WRITTEN PROBLEM –
Select the lines below containing the word "hinge".

* * * * *

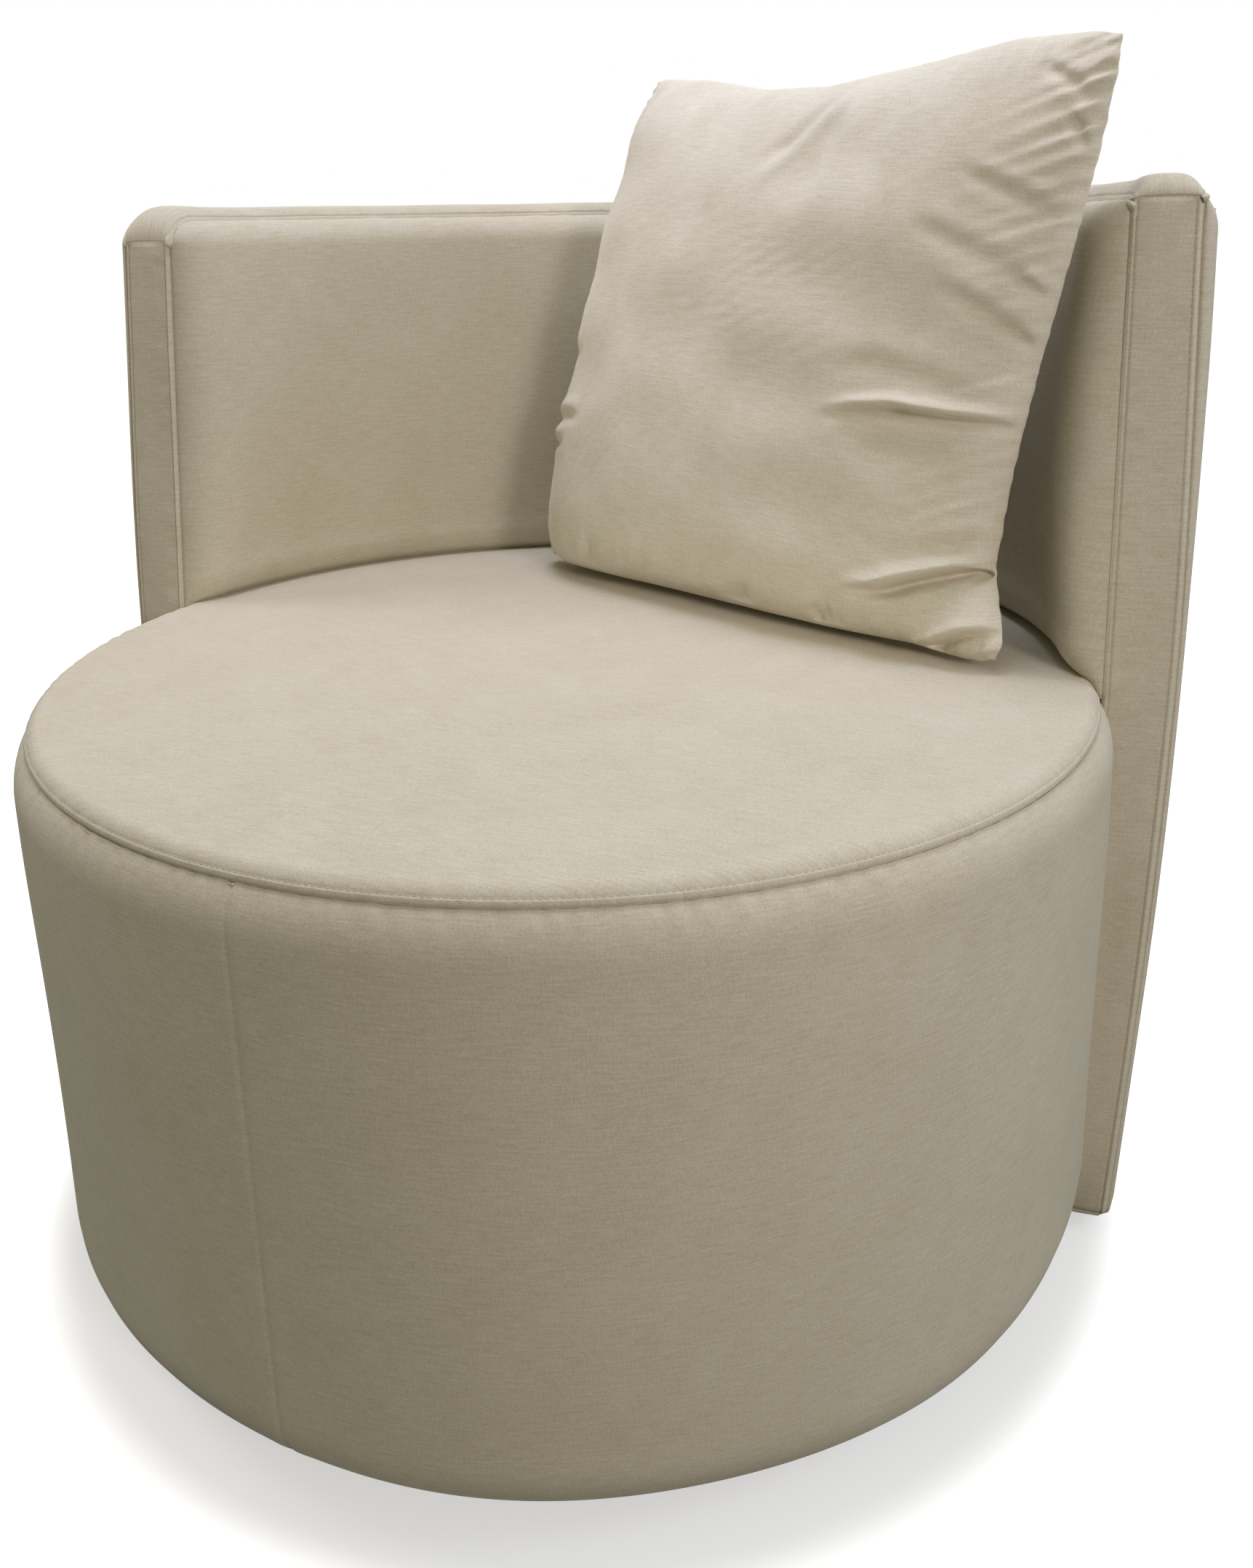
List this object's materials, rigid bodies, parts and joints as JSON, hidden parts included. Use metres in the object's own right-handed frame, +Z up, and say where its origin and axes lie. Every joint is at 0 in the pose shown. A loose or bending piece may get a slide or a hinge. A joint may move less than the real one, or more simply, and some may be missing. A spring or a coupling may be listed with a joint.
{
  "type": "swivel barrel armchair",
  "caption": "Low round swivel armchair: upholstered drum seat inside a half-round padded back, on a hidden ball-bearing swivel base, with a loose square scatter cushion.",
  "frame": {"origin": "on the floor, on the swivel axis, at the underside of the middle floor glide", "axes": "+Z up along the swivel axis, -Y towards the front of the seat, +X towards the sitter's left-hand arm (the viewer's right from the front)"},
  "size_m": [0.899, 0.8698, 0.8708],
  "materials": {
    "chair_fabric": "brushed woven upholstery cloth, cream",
    "cushion_fabric": "brushed woven upholstery cloth, cream",
    "cushion_filling": "feather and fibre filling in a cotton case",
    "black_lining": "thin non-woven lining",
    "spring_felt": "pressed felt",
    "white_wadding": "bonded polyester wadding",
    "foam": "cut polyurethane foam",
    "zinc_steel": "zinc plated",
    "spring_steel": "oiled spring wire",
    "race_steel": "pressed steel",
    "polished_steel": "ground and polished",
    "black_plastic": "moulded nylon",
    "glide_plastic": "moulded polyethylene",
    "skin_board": "bent hardboard",
    "plywood": "sawn birch plywood"
  },
  "bodies": {
    "base": {"base_plinth": "plywood", "floor_glides": "glide_plastic", "swivel_lower_race": "race_steel", "lower_race_screws": "zinc_steel"},
    "ball_cage": {"ball_retainer": "black_plastic", "bearing_balls": "polished_steel"},
    "chair": {"arm_front_cover_left": "chair_fabric", "arm_front_cover_right": "chair_fabric", "arm_front_foam_left": "foam", "arm_front_foam_right": "foam", "back_inner_cover": "chair_fabric", "back_inner_foam": "foam", "back_inner_skin": "skin_board", "back_outer_cover": "chair_fabric", "back_outer_skin": "skin_board", "back_outer_wadding": "white_wadding", "back_rib_1": "plywood", "back_rib_2": "plywood", "back_rib_3": "plywood", "back_rib_4": "plywood", "back_rib_5": "plywood", "back_rib_6": "plywood", "back_rib_7": "plywood", "back_top_rail": "plywood", "bottom_board": "plywood", "drum_side_board": "skin_board", "drum_side_cover": "chair_fabric", "drum_side_foam": "foam", "dust_cover": "black_lining", "post_screws": "zinc_steel", "rib_bolts": "zinc_steel", "rib_foot_screws": "zinc_steel", "seat_cover": "chair_fabric", "seat_foam": "foam", "seat_post_1": "plywood", "seat_post_2": "plywood", "seat_post_3": "plywood", "seat_post_4": "plywood", "seat_post_5": "plywood", "seat_ring": "plywood", "seat_spring_1": "spring_steel", "seat_spring_2": "spring_steel", "seat_spring_3": "spring_steel", "seat_spring_4": "spring_steel", "seat_wadding": "white_wadding", "skirt_screws": "zinc_steel", "skirt_segments": "plywood", "spring_clips": "zinc_steel", "spring_felt": "spring_felt", "swivel_upper_race": "race_steel", "top_band_cover": "chair_fabric", "top_band_foam": "foam", "top_rail_screws": "zinc_steel", "upper_race_screws": "zinc_steel"},
    "cushion": {"cushion_insert": "cushion_filling", "cushion_cover": "cushion_fabric"}
  },
  "joints": [
    {"name": "swivel", "type": "hinge", "parent": "base", "child": "chair", "pos_m": [0, 0, 0.04], "axis": [0, 0, 1], "continuous": true},
    {"name": "cage_roll", "type": "hinge", "parent": "base", "child": "ball_cage", "pos_m": [0, 0, 0.04], "axis": [0, 0, 1], "continuous": true},
    {"name": "cushion_lift", "type": "slide", "parent": "chair", "child": "cushion", "axis": [-0.21, -0.454, 0.8659], "range_m": [0, 0.45]}
  ],
  "couplings": [
    {"joint": "cage_roll", "follows": "swivel", "ratio": 0.5}
  ]
}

* * * * *

RESULT OF THE TASK –
List this object's materials, rigid bodies, parts and joints as JSON, hidden parts included. Use metres in the object's own right-handed frame, +Z up, and say where its origin and axes lie. Every joint is at 0 in the pose shown. A loose or bending piece may get a slide or a hinge. A joint may move less than the real one, or more simply, and some may be missing. A spring or a coupling may be listed with a joint.
    {"name": "swivel", "type": "hinge", "parent": "base", "child": "chair", "pos_m": [0, 0, 0.04], "axis": [0, 0, 1], "continuous": true},
    {"name": "cage_roll", "type": "hinge", "parent": "base", "child": "ball_cage", "pos_m": [0, 0, 0.04], "axis": [0, 0, 1], "continuous": true},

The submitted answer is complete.